In late 2008, MCCI started the development of a USB 3.0 host stack for Windows in order to support silicon vendors who were developing USB 3.0 xHCI host controllers. This was a large project, involving significant engineering effort over a period of four years.

With the introduction of Windows 8, and the certification of our customers’ products for xHCI 1.0 compliance, the active development phase of the product is essentially complete, and we can look at the lessons learned over the active period of the project.

Background
In order to be useful, a USB host stack for Windows must have several major goals. First, the stack needs to support all existing USB devices (including hubs). Second, the stack must support all existing USB device drivers for Windows. These problems are subtly different.

To support all existing devices, the host stack must first be able to successfully recognize (“enumerate”) every USB device when it is plugged into the system. Recognizing USB devices is a multi-step process, which involves recognizing that a device is present, assigning it a bus address, checking its power requirements against the capabilities of the USB port, and generating the plug-and-play identifiers that Windows uses to load the appropriate driver. Although each step can be coded according to the standard, it’s not sufficient to recognize devices that comply with the USB standard. The host stack must recognize any USB device that works with a Windows system and the Microsoft USB host stack. This requires work-around at practically every step of the process. For example, Windows sends an idiomatic sequence of commands, with characteristic timing, while enumerating a device. A surprising number of devices cannot accept any other commands, in any other sequence, because they’ve never been tested beyond verifying that they work with Windows. Even more troublesome, varying the timing to be faster (or slower) than Windows causes some devices to malfunction.

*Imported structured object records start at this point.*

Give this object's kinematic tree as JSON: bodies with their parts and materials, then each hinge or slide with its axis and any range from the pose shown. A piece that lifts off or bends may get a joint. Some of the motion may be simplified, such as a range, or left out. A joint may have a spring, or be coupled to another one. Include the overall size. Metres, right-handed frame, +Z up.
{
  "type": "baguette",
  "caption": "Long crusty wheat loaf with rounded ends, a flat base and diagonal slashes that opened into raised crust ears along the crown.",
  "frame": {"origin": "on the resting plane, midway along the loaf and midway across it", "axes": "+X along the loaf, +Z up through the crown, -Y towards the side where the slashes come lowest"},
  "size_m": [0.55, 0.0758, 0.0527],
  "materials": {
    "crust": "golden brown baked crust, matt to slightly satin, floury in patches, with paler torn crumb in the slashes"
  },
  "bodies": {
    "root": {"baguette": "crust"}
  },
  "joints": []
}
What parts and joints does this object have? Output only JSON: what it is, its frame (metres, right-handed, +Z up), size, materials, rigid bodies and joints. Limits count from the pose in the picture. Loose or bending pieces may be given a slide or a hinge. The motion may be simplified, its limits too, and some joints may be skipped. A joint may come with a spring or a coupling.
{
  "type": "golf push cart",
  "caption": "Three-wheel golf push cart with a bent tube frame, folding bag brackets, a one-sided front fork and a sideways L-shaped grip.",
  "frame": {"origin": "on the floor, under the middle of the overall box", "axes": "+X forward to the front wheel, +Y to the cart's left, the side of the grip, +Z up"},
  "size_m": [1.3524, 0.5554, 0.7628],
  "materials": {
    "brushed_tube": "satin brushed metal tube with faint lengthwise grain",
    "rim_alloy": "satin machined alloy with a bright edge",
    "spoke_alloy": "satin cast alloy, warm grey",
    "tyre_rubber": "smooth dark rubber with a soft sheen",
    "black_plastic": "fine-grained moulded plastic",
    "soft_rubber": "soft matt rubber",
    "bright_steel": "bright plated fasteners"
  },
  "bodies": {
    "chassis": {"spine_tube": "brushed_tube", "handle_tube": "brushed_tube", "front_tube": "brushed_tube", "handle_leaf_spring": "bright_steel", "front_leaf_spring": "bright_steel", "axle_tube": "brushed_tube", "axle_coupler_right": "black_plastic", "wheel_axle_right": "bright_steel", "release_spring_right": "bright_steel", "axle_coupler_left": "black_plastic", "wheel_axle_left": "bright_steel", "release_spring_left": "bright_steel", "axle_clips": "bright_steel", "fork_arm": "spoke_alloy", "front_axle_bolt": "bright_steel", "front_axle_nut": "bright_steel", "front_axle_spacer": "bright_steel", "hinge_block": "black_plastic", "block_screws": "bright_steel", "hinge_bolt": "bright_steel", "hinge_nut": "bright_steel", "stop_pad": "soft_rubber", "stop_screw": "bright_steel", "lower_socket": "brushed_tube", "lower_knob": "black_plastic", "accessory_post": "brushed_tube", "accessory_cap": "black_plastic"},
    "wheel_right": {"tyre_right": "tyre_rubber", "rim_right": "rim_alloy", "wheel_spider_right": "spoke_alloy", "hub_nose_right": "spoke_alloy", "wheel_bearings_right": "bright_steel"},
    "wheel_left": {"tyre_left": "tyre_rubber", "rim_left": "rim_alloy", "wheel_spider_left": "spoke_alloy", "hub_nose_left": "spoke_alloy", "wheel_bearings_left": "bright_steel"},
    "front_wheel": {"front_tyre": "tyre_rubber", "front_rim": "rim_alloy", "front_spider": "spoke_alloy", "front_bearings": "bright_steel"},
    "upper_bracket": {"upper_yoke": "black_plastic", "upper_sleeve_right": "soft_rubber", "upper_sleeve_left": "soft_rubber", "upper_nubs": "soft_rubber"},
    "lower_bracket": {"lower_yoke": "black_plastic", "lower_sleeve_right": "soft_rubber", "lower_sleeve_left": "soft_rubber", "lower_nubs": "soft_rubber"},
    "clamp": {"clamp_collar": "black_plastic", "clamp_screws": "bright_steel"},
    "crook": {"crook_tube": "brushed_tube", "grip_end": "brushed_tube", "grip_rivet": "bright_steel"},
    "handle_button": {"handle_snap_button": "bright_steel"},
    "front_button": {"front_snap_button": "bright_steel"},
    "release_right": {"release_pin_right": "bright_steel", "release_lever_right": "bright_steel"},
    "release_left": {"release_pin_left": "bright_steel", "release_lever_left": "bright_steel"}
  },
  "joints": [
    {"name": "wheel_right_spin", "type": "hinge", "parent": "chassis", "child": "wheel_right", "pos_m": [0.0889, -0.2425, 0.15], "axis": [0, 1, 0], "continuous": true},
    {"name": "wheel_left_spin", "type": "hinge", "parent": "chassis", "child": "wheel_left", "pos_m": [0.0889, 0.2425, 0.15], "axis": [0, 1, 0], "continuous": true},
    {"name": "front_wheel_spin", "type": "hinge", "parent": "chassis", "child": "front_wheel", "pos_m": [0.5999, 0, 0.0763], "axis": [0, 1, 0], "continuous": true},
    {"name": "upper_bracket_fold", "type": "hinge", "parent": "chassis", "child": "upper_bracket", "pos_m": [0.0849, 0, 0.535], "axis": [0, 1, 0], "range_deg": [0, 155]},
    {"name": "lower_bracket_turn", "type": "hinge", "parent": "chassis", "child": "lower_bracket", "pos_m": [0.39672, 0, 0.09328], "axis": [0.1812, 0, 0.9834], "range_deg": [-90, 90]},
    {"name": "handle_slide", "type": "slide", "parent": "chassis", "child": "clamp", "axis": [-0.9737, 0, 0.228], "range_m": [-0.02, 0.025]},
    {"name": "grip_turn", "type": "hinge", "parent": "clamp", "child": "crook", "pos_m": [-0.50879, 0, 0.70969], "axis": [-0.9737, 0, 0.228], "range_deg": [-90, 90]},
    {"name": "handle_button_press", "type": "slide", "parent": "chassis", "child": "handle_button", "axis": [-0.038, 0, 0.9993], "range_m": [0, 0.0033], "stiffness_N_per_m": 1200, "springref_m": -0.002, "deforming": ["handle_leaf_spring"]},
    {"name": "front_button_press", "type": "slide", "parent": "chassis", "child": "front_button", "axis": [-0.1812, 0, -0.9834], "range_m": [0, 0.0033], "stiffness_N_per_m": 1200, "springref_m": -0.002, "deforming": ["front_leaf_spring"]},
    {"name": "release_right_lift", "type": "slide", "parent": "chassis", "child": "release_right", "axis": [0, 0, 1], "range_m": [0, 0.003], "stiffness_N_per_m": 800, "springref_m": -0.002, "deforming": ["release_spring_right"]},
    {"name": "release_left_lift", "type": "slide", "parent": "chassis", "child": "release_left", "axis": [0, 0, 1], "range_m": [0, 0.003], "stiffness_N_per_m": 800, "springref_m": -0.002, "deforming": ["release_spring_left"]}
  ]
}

To support all existing USB device drivers for Windows, the host stack must faithfully implement all of the kernel APIs that are exported by the Microsoft host stack. This is troublesome in several ways. First, the Microsoft APIs, like most operating system APIs, are not formally documented. Error paths and the error codes returned for specific conditions are not completely specified.

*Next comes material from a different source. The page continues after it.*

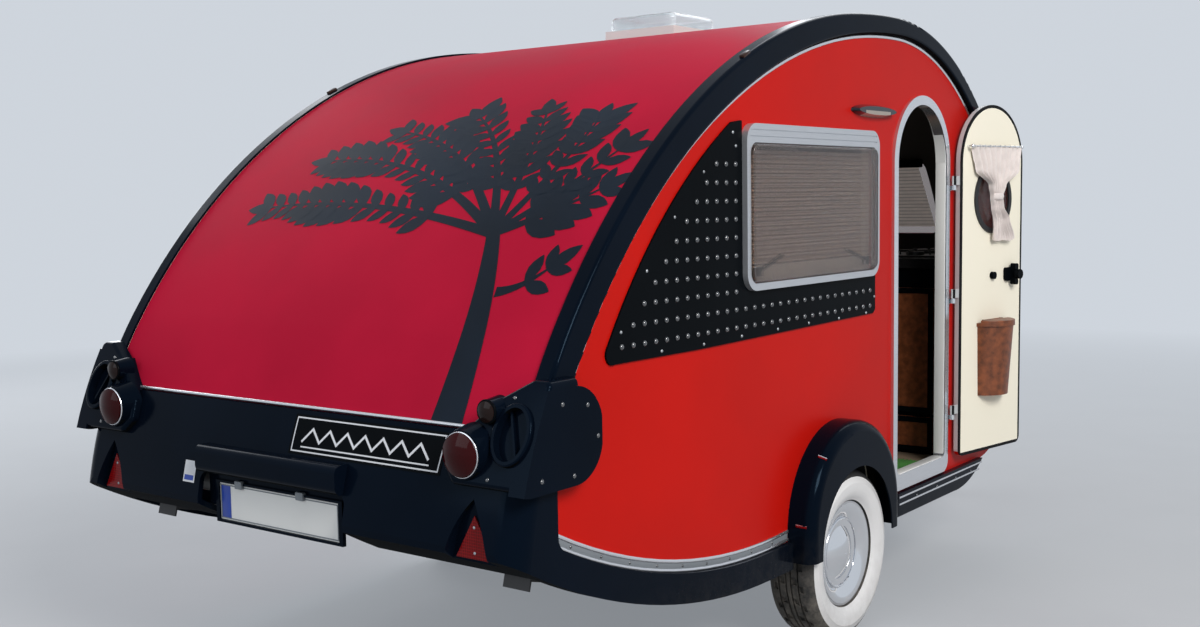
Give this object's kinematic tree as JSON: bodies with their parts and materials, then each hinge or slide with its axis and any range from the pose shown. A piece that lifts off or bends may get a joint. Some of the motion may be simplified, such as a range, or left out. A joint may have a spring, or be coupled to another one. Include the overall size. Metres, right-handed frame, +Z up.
{
  "type": "teardrop trailer",
  "caption": "Small teardrop camping trailer with an open side door, black edge moulding, swept tail with lamp housings and a drawbar.",
  "frame": {"origin": "centre of the ball socket in the coupling head", "axes": "+X the way it is towed, +Y to its left, +Z up; the door is on the right"},
  "size_m": [4.6267, 2.0766, 2.233],
  "materials": {
    "red_panel": "gloss",
    "blue_moulding": "satin",
    "black_plastic": "gloss",
    "black_rubber": "matt",
    "tyre": "matt",
    "wheel_silver": "satin",
    "chrome": "polished",
    "aluminium": "satin",
    "steel": "galvanised",
    "black_metal": "satin",
    "tinted_window": "gloss",
    "clear_dome": "gloss",
    "red_lens": "gloss",
    "dark_lens": "gloss",
    "cream_panel": "satin",
    "floor_board": "matt",
    "wood": "satin",
    "worktop": "gloss",
    "brown_plastic": "matt",
    "cushion": "woven",
    "curtain": "woven",
    "plate": "satin"
  },
  "bodies": {
    "base": {"wall_left": "red_panel", "wall_right": "red_panel", "roof_skin": "red_panel", "floor_pan": "floor_board", "edge_mouldings": "black_plastic", "stud_plates": "black_plastic", "wings": "black_plastic", "lamp_pods": "black_plastic", "rear_handle": "black_plastic", "plate_carrier": "black_plastic", "side_window_frames": "black_plastic", "roof_hatch_frame": "black_plastic", "nose_window_frame": "black_plastic", "rear_bumper": "blue_moulding", "front_skirts": "blue_moulding", "side_window_panes": "tinted_window", "nose_window_pane": "tinted_window", "door_frame": "aluminium", "door_hinge_posts": "aluminium", "number_plate": "plate", "tail_lenses": "red_lens", "reflector_panels": "red_lens", "awning_lamp": "dark_lens", "chassis": "steel", "axle": "steel", "steady_brackets": "steel", "jockey_tube": "steel", "coupling": "black_metal", "handbrake_lever": "black_metal", "wheel_boxes": "cream_panel", "kitchen_cabinet": "wood", "kitchen_fronts": "wood", "seat_base": "wood", "kitchen_worktop": "worktop", "hob": "black_metal", "cushion_left": "cushion", "cushion_right": "cushion", "cushion_rear": "cushion"},
    "wheel_left": {"tyre_left": "tyre", "rim_left": "wheel_silver", "hub_cap_left": "chrome"},
    "wheel_right": {"tyre_right": "tyre", "rim_right": "wheel_silver", "hub_cap_right": "chrome"},
    "door": {"door_leaf": "red_panel", "door_porthole_pane": "tinted_window", "door_porthole_ring": "black_rubber", "door_latch": "black_plastic", "door_bin": "brown_plastic", "door_curtain_rod": "chrome", "door_curtain": "curtain"},
    "bin_lid": {"door_bin_lid": "brown_plastic"},
    "roof_hatch": {"roof_hatch_dome": "clear_dome"},
    "jockey_stem": {"jockey_stem": "steel"},
    "jockey_fork": {"jockey_fork": "steel"},
    "jockey_wheel": {"jockey_wheel": "black_rubber"},
    "steady_front_left": {"steady_front_left": "black_metal"},
    "steady_front_right": {"steady_front_right": "black_metal"},
    "steady_rear_left": {"steady_rear_left": "black_metal"},
    "steady_rear_right": {"steady_rear_right": "black_metal"}
  },
  "joints": [
    {"name": "wheel_left_spin", "type": "hinge", "parent": "base", "child": "wheel_left", "pos_m": [-2.85, 0.8825, -0.125], "axis": [0, 1, 0], "continuous": true},
    {"name": "wheel_right_spin", "type": "hinge", "parent": "base", "child": "wheel_right", "pos_m": [-2.85, -0.8825, -0.125], "axis": [0, 1, 0], "continuous": true},
    {"name": "door_swing", "type": "hinge", "parent": "base", "child": "door", "pos_m": [-1.872, -0.927, 0.69], "axis": [0, 0, 1], "range_deg": [-170, 0]},
    {"name": "roof_hatch_lift", "type": "hinge", "parent": "base", "child": "roof_hatch", "pos_m": [-2.382, 0, 1.767], "axis": [0, 1, 0], "range_deg": [0, 45]},
    {"name": "jockey_height", "type": "slide", "parent": "base", "child": "jockey_stem", "axis": [0, 0, 1], "range_m": [-0.15, 0.075]},
    {"name": "jockey_swivel", "type": "hinge", "parent": "jockey_stem", "child": "jockey_fork", "pos_m": [-0.52, -0.19, -0.17], "axis": [0, 0, 1], "continuous": true},
    {"name": "jockey_wheel_spin", "type": "hinge", "parent": "jockey_fork", "child": "jockey_wheel", "pos_m": [-0.565, -0.19, -0.32], "axis": [0, 1, 0], "continuous": true},
    {"name": "steady_front_left_fold", "type": "hinge", "parent": "base", "child": "steady_front_left", "pos_m": [-2.21, 0.6, -0.063], "axis": [0, 1, 0], "range_deg": [0, 90]},
    {"name": "steady_front_right_fold", "type": "hinge", "parent": "base", "child": "steady_front_right", "pos_m": [-2.21, -0.6, -0.063], "axis": [0, 1, 0], "range_deg": [0, 90]},
    {"name": "steady_rear_left_fold", "type": "hinge", "parent": "base", "child": "steady_rear_left", "pos_m": [-3.96, 0.76, 0.0198], "axis": [0, -1, 0], "range_deg": [0, 105]},
    {"name": "steady_rear_right_fold", "type": "hinge", "parent": "base", "child": "steady_rear_right", "pos_m": [-3.96, -0.76, 0.0198], "axis": [0, -1, 0], "range_deg": [0, 105]},
    {"name": "bin_lid_lift", "type": "hinge", "parent": "door", "child": "bin_lid", "pos_m": [-1.6078, -0.9919, 0.5863], "axis": [-0.9848, 0.1736, 0], "range_deg": [0, 85]}
  ]
}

Second, drivers are written by people, who occasionally misinterpret the documentation. Often, the error is material, but sometimes the code works anyway. For example, the Microsoft stack might ignore the error. Third, the Windows kernel environment is highly parallel and asynchronous.

Windows driver code is very sensitive to execution context. Although most drivers are robust, some drivers will fail if the host stack doesn’t interact with the driver code in exactly the same sequence and in the same execution context used by the Microsoft driver. In the original design of the Microsoft stack, these contexts were a consequence of other implementation decisions, often at a very low level in the code. In any other host stack, these contexts must be arrived at by design - the low-level implementations will necessarily be different.

In order to qualify for mass production with PC vendors, a third party host stack must further pass a barrage of tests. The stack must pass Windows hardware quality tests. Despite the name, these tests check the operation of the driver as well as the host controller, in a variety of circumstances. Suspend/resume and hibernation testing are particularly challenging, because they frequently involve interactions between Windows, the driver, the host controller, the attached devices, and the ACPI BIOS that comes with the motherboard.

The stack and the host controller must pass USB-IF interoperability tests. This involves a complex set of scenarios with a collection of roughly 150 reference devices. Finally, the stack and host controller must pass muster with the system vendors. This normally involves testing with tens of thousands of devices.